Monday, June 16, 2008

brain mush

-I know im speaking very generally but the bottom line is we're all walking talking contradictions, in our thoughts, and in our actions, and if you deny this then you're lying to yourself. Uncertaintanty in this world forces mistakes, and the only thing constant is inconsistancy so if you think that you're somehow above this you should re-analize the situation. I think that once you realize this you will be able to let off alot of uneeded worry and stress. I'm no saying that uncertainty is comforting but the realization that uncertainty is the only undeniable fact of life has helped me find more joy in life.

I posted this blog almost exactly a year ago. i was much wiser back then. I have forgotten what i know to be true. Now i realize why i've been unhappy lately. I'm sabatoging my self by acting against my core beliefs. I know life is uncontrollable so why am i acting like it is.

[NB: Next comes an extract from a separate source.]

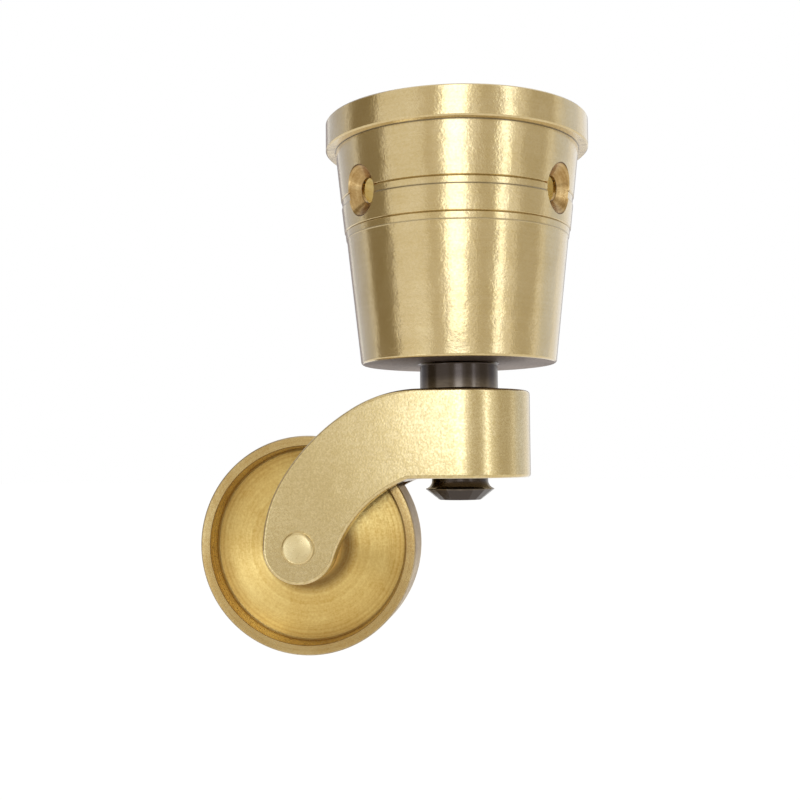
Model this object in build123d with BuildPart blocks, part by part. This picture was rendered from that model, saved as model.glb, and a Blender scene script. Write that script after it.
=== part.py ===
from build123d import *

import os
from math import acos, atan2, cos, hypot, radians, sin, tan

# Brass cup castor for a furniture leg: a tapered cup, a steel spindle riveted through its floor,
# a cast fork (the horn) that swivels on the spindle, and a turned wheel on a riveted axle.
# Millimetres. The swivel axis is Z, the cup's mouth is the plane z = 0, everything hangs below it,
# and at rest the horn trails towards -X with the axle along Y.

# Cup: outside
cup_height = 36.0
cup_body_r = 18.1           # body, just under the rim band
cup_half_angle = 6.2        # taper of the body from the swivel axis, degrees
rim_height = 4.3            # plain band round the mouth
rim_step = 1.43             # how far the band stands out from the body
rim_edge = 0.2              # edges of the band, broken with the tool
cup_foot_round = 0.4        # rounded edge round the bottom

# Cup: inside
cup_wall = 2.0              # measured level, from the body line to the socket
cup_floor = 4.0
mouth_chamfer = 0.4

# Cup: the two shallow turned grooves and the step under the lower one
groove_width = 1.15
groove_depth = 0.12
groove_nick = 0.14          # sharp line cut at the top of each groove, beyond its depth
upper_groove_drop = 11.6    # from the mouth to the top of the groove
lower_groove_drop = 16.35
body_step = 0.23            # below the lower groove the body is this much smaller in radius

# Cup: countersunk screw holes
screw_hole_r = 1.75
countersink_r = 3.65
countersink_angle = 100     # included, degrees
screw_drop = 12.0           # from the mouth
screw_turn = 6.5            # the pattern's middle, from the -Y side towards +X, degrees
screw_spread = 111          # between the two holes of the pair; the third is opposite
drill_depth = 2 * cup_wall  # clear of the wall on the inside

# Spindle
shank_r = 4.0               # through the cup's floor
rivet_head_r = 6.0          # spread head inside the socket
rivet_head_height = 1.5
neck_r = 5.75               # shoulder between cup and horn
neck_height = 3.85
neck_fillet = 0.35
journal_r = 4.15            # the horn turns on this
journal_gap = 0.05          # radial running clearance in the horn
shoulder_gap = 0.25         # between the shoulder and the boss
collar_r = 5.05             # sharp ridge of the spread lower end
collar_drop = 1.6           # from the boss's underside to that ridge
collar_land = 0.4           # the journal runs straight this far below the boss, then spreads
tip_r = 3.15
tip_height = 1.65
collar_facets = 16          # flats left by the hammer round the spread end
collar_turn = 4             # degrees

# Horn
boss_r = 10.4
boss_height = 12.65
cheek_thickness = 3.2
cheek_end_r = 5.2
edge_round = 0.5            # cast edges of the boss and the cheeks
trail = 22.2                # swivel axis to axle
axle_drop = 22.3            # top of the boss down to the axle
crown_r = 18.9              # first arc of the arm's back, leaving the boss
crown_turn = 30.7           # degrees
back_r = 30.0               # second, flatter arc
back_turn = 27.8            # degrees
under_r = 17.6              # hollow arc under the arm
crotch_x = 6.6              # where that arc meets the boss's underside
slot_clearance = 1.1        # round the wheel
bridge_end = 15.0           # the solid back between the cheeks ends here

# Wheel
wheel_r = 16.0
tread_width = 8.0
tread_edge = 0.2            # broken edge beside the tread
rim_ring = 1.45             # width of the flat ring beside the tread
recess_depth = 3.2
recess_draft = 6.5          # degrees
web_rise = 1.5              # the dished face climbs this much from the recess to the hub
hub_r = 5.0
hub_fillet = 2.4            # sweep of the face into the hub
hub_side_gap = 0.15         # each side, between hub and cheek

# Axle
axle_r = 1.65
axle_gap = 0.05             # radial running clearance in the wheel
head_r = 2.32
head_land = 0.35            # straight edge of the rivet head
head_dome = 0.45

# Heights down the swivel axis
cup_bottom = -cup_height
socket_floor = cup_bottom + cup_floor
neck_bottom = cup_bottom - neck_height
boss_top = neck_bottom - shoulder_gap
boss_bottom = boss_top - boss_height
ridge_z = boss_bottom - collar_drop
tip_z = ridge_z - tip_height
axle_z = boss_top - axle_drop
axle_x = -trail

slot_half = boss_r - cheek_thickness
hub_half = slot_half - hub_side_gap
tread_half = tread_width / 2


def body_radius(z):
    """Radius of the cup's tapered body line at height z."""
    return cup_body_r + (z + rim_height) * tan(radians(cup_half_angle))


def from_centre(centre, radius, angle):
    """Point at a distance from a centre, angle in radians from +X."""
    return (centre[0] + radius * cos(angle), centre[1] + radius * sin(angle))


def dome(radius, base, rise):
    """Three points of a dome's section: its edge, a point between, and its top on the axis."""
    sphere_r = (radius**2 + rise**2) / (2 * rise)
    half = atan2(radius, sphere_r - rise) / 2
    between = (sphere_r * sin(half), base + rise - sphere_r * (1 - cos(half)))
    return (radius, base), between, (0, base + rise)


def groove_points(drop, step):
    """Outline of a shallow groove, top to bottom: a sharp nick, the groove, and a body step."""
    top, bottom = -drop, -drop - groove_width
    floor_top = body_radius(top - groove_nick) - groove_depth
    return [
        (body_radius(top), top),
        (floor_top - groove_nick, top - groove_nick),
        (floor_top, top - 2 * groove_nick),
        (body_radius(bottom) - groove_depth, bottom),
        (body_radius(bottom) - step, bottom - groove_nick),
    ]


# Cup, turned, then drilled
with BuildPart() as cup:
    with BuildSketch(Plane.XZ) as cup_section:
        with BuildLine():
            Polyline(
                (shank_r, cup_bottom),
                (shank_r, socket_floor),
                (body_radius(socket_floor) - cup_wall, socket_floor),
                (body_radius(0) - cup_wall, 0),
                (cup_body_r + rim_step, 0),
                (cup_body_r + rim_step, -rim_height),
                (cup_body_r, -rim_height),
                *groove_points(upper_groove_drop, 0),
                *groove_points(lower_groove_drop, body_step),
                (body_radius(cup_bottom) - body_step, cup_bottom),
                close=True,
            )
        make_face()
        foot = cup_section.vertices().group_by(Axis.Y)[0].sort_by(Axis.X)[-1]
        fillet(foot, cup_foot_round)
        band = cup_section.vertices().group_by(Axis.X)[-1]
        chamfer(band, rim_edge)
        mouth = cup_section.vertices().group_by(Axis.Y)[-1].sort_by(Axis.X)[0]
        chamfer(mouth, mouth_chamfer)
    revolve(axis=Axis.Z)

    # Each hole is square to the tapered wall
    side_r = body_radius(-screw_drop)
    down = sin(radians(cup_half_angle))
    level = cos(radians(cup_half_angle))
    for bearing in (screw_turn - screw_spread / 2, screw_turn + screw_spread / 2, screw_turn + 180):
        away_x, away_y = sin(radians(bearing)), -cos(radians(bearing))
        surface_point = (side_r * away_x, side_r * away_y, -screw_drop)
        outward = (level * away_x, level * away_y, -down)
        with Locations(Plane(origin=surface_point, z_dir=outward)):
            CounterSinkHole(screw_hole_r, countersink_r, drill_depth, countersink_angle)
cup.part.label = "cup"

# Spindle: one turned pin, spread over at both ends
with BuildPart() as spindle:
    with BuildSketch(Plane.XZ):
        with BuildLine():
            head = ThreePointArc(*dome(rivet_head_r, socket_floor, rivet_head_height))
            flare_top = (neck_r + neck_fillet, cup_bottom)
            flare_end = (neck_r, cup_bottom - neck_fillet)
            journal_end = (journal_r, boss_bottom - collar_land)
            ridge = (collar_r, ridge_z)
            Polyline(head @ 0, (shank_r, socket_floor), (shank_r, cup_bottom), flare_top)
            TangentArc(flare_top, flare_end, tangent=(-1, 0))
            Polyline(flare_end, (neck_r, neck_bottom), (journal_r, neck_bottom), journal_end)
            TangentArc(journal_end, ridge, tangent=(0, -1))
            Polyline(ridge, (0, ridge_z), head @ 1)
        make_face()
    revolve(axis=Axis.Z)

    with BuildSketch(Plane.XY.offset(ridge_z)):
        RegularPolygon(collar_r, collar_facets, rotation=collar_turn)
    with BuildSketch(Plane.XY.offset(tip_z)):
        RegularPolygon(tip_r, collar_facets, rotation=collar_turn)
    loft()
spindle.part.label = "spindle"

# Horn: the arm's side outline, as wide as the boss, then the boss, the slot and the holes
axle_centre = (axle_x, axle_z)
crotch = (-crotch_x, boss_bottom)
end_turn = crown_turn + back_turn
drop_so_far = crown_r * (1 - cos(radians(crown_turn))) + back_r * (
    cos(radians(crown_turn)) - cos(radians(end_turn))
)
heel_r = (axle_drop - drop_so_far) / cos(radians(end_turn))  # lands level with the axle
crown_start_x = (
    axle_x
    - cheek_end_r
    + crown_r * sin(radians(crown_turn))
    + back_r * (sin(radians(end_turn)) - sin(radians(crown_turn)))
    + heel_r * (1 - sin(radians(end_turn)))
)

# Centre of the hollow arc: it passes through the crotch and touches the round end of the cheek
reach = hypot(crotch[0] - axle_x, crotch[1] - axle_z)
bearing = atan2(crotch[1] - axle_z, crotch[0] - axle_x)
to_under = under_r + cheek_end_r
spread = acos((to_under**2 + reach**2 - under_r**2) / (2 * to_under * reach))
under_centre = from_centre(axle_centre, to_under, bearing - spread)
toe = from_centre(axle_centre, cheek_end_r, bearing - spread)
toe_side = from_centre(axle_centre, cheek_end_r, (bearing - spread - radians(180)) / 2)
under_from = atan2(toe[1] - under_centre[1], toe[0] - under_centre[0]) % radians(360)
under_to = atan2(crotch[1] - under_centre[1], crotch[0] - under_centre[0]) % radians(360)
under_middle = from_centre(under_centre, under_r, (under_from + under_to) / 2)

with BuildPart() as horn:
    with BuildSketch(Plane.XZ):
        with BuildLine():
            crown = JernArc((crown_start_x, boss_top), (-1, 0), crown_r, crown_turn)
            back = JernArc(crown @ 1, crown % 1, back_r, back_turn)
            heel = JernArc(back @ 1, back % 1, heel_r, 90 - end_turn)
            ThreePointArc(heel @ 1, toe_side, toe)
            ThreePointArc(toe, under_middle, crotch)
            Polyline(crotch, (0, boss_bottom), (0, boss_top), (crown_start_x, boss_top))
        make_face()
    extrude(amount=boss_r, both=True)
    with BuildSketch(Plane.XY.offset(boss_bottom)):
        Circle(boss_r)
    extrude(amount=boss_height)

    # Cast edges: both flat sides' outlines and the boss's two rims
    across = horn.edges().group_by(Axis.Y)
    rims = horn.edges().filter_by(GeomType.CIRCLE).filter_by(lambda edge: edge.center().X > 0)
    fillet(across[0] + across[-1] + rims, edge_round)

    # Slot for the wheel, open above where the wheel shows between the cheeks
    with BuildSketch(Plane.XZ):
        with Locations(axle_centre):
            Circle(wheel_r + slot_clearance)
        with Locations((-bridge_end, axle_z)):
            Rectangle(trail + cheek_end_r - bridge_end, axle_drop, align=(Align.MAX, Align.MIN))
    extrude(amount=slot_half, both=True, mode=Mode.SUBTRACT)

    with Locations((0, 0, boss_top)):
        Hole(journal_r + journal_gap, depth=boss_height)
    with BuildSketch(Plane.XZ):
        with Locations(axle_centre):
            Circle(axle_r)
    extrude(amount=boss_r, both=True, mode=Mode.SUBTRACT)
horn.part.label = "horn"

# Wheel and axle are turned about one line; their sections run out from it (x) and along it (y)
axle_line = Axis((axle_x, 0, axle_z), (0, 1, 0))
turning_plane = Plane(origin=(axle_x, 0, axle_z), x_dir=(1, 0, 0), z_dir=(0, 0, 1))

recess_y = tread_half - recess_depth
recess_r = wheel_r - rim_ring - recess_depth * tan(radians(recess_draft))

with BuildPart() as wheel:
    with BuildSketch(turning_plane) as wheel_section:
        with BuildLine():
            Polyline(
                (axle_r + axle_gap, 0),
                (axle_r + axle_gap, hub_half),
                (hub_r, hub_half),
                (hub_r, recess_y + web_rise),
                (recess_r, recess_y),
                (wheel_r - rim_ring, tread_half),
                (wheel_r, tread_half),
                (wheel_r, 0),
                close=True,
            )
        make_face()
        corners = wheel_section.vertices()
        fillet(corners.sort_by_distance((hub_r, recess_y + web_rise))[0], hub_fillet)
        corners = wheel_section.vertices()
        chamfer(corners.sort_by_distance((wheel_r, tread_half))[0], tread_edge)
        mirror(about=Plane.XZ)
    revolve(axis=axle_line)
wheel.part.label = "wheel"

# Axle: a rivet through both cheeks, headed on each side
with BuildPart() as axle:
    with BuildSketch(turning_plane):
        with BuildLine():
            land_end = boss_r + head_land
            head = ThreePointArc(*dome(head_r, land_end, head_dome))
            Polyline(head @ 0, (head_r, boss_r), (axle_r, boss_r), (axle_r, 0), (0, 0), head @ 1)
        make_face()
        mirror(about=Plane.XZ)
    revolve(axis=axle_line)
axle.part.label = "axle"

os.makedirs("parts", exist_ok=True)
for piece in (cup, spindle, horn, wheel, axle):
    export_step(piece.part, f"parts/{piece.part.label}.step")
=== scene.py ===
import logging
import math
from collections.abc import Callable, Iterable, Sequence
from dataclasses import dataclass, field
from enum import Enum, IntEnum

import bmesh
import bpy
from mathutils import Matrix, Vector


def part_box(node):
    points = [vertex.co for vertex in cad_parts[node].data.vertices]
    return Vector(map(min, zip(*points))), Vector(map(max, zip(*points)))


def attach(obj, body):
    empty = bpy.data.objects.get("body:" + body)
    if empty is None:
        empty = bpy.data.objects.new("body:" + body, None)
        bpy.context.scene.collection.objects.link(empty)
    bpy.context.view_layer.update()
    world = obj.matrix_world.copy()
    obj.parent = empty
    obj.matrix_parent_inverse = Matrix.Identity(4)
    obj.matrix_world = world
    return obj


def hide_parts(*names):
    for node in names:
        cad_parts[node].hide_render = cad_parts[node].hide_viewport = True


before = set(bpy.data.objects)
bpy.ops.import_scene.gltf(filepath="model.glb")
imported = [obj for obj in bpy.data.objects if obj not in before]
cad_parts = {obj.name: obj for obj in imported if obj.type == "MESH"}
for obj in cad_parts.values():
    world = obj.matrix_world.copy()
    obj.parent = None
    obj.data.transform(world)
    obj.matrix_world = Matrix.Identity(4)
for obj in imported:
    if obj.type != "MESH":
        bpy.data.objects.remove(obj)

# Looks of a brass cup castor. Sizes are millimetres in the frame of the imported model: the swivel
# axis is Z, the cup's mouth is z = 0, the horn trails towards -X and the axle lies along Y.
#
# A pixel of the photograph covers about 0.15 mm of the castor. Turned marks and the pits of
# blasting lie 0.05 to 0.1 mm apart, which is too fine to show, so marks and grain are drawn
# 0.25 mm wide or more.

MM = 0.001
SHARP_TURN = math.radians(30)
TINY = 1e-6
FACING = 0.9  # cosine from which a face is taken to look along a direction
NOISE_SPAN = (0.3, 0.7)  # nearly all of a noise lies between these
TONE_SPAN = (0.35, 0.7)  # the same, with some of it left at the bright tone
WHITE = (1.0, 1.0, 1.0, 1.0)
Point = tuple[float, float]
log = logging.getLogger("castor")


def box_mm(node: str) -> tuple[Vector, Vector]:
    """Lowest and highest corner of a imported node, in mm."""
    low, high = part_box(node)
    return low / MM, high / MM


CUP_BOTTOM = box_mm("cup")[0].z
BOSS_TOP = box_mm("horn")[1].z
BOSS_HEIGHT = 12.65
BOSS_BOTTOM = BOSS_TOP - BOSS_HEIGHT
AXLE_CENTRE = sum(box_mm("axle"), Vector()) / 2
CHEEK_FACE = box_mm("horn")[1].y
CHEEK = 3.2
WHEEL_R = (box_mm("wheel")[1].z - box_mm("wheel")[0].z) / 2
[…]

THe bottom line is that i've been torn. By all of these gosh darn expectations. Not just from others but from myself. I have moved opened a new door in my life and now i'm feeling all of the anxst that comes with it. But i shouldn't, I really shouldn't. Expectations are created in our head, they are completely fabricated. I'm not saying that i shouldn't work hard and save money for our future and all of that, i'm just saying that my outlook needs to change. I need to rethink my reactions that lead to my emotions that lead to this unsettling feeling of anxiety that is completely unnecessary.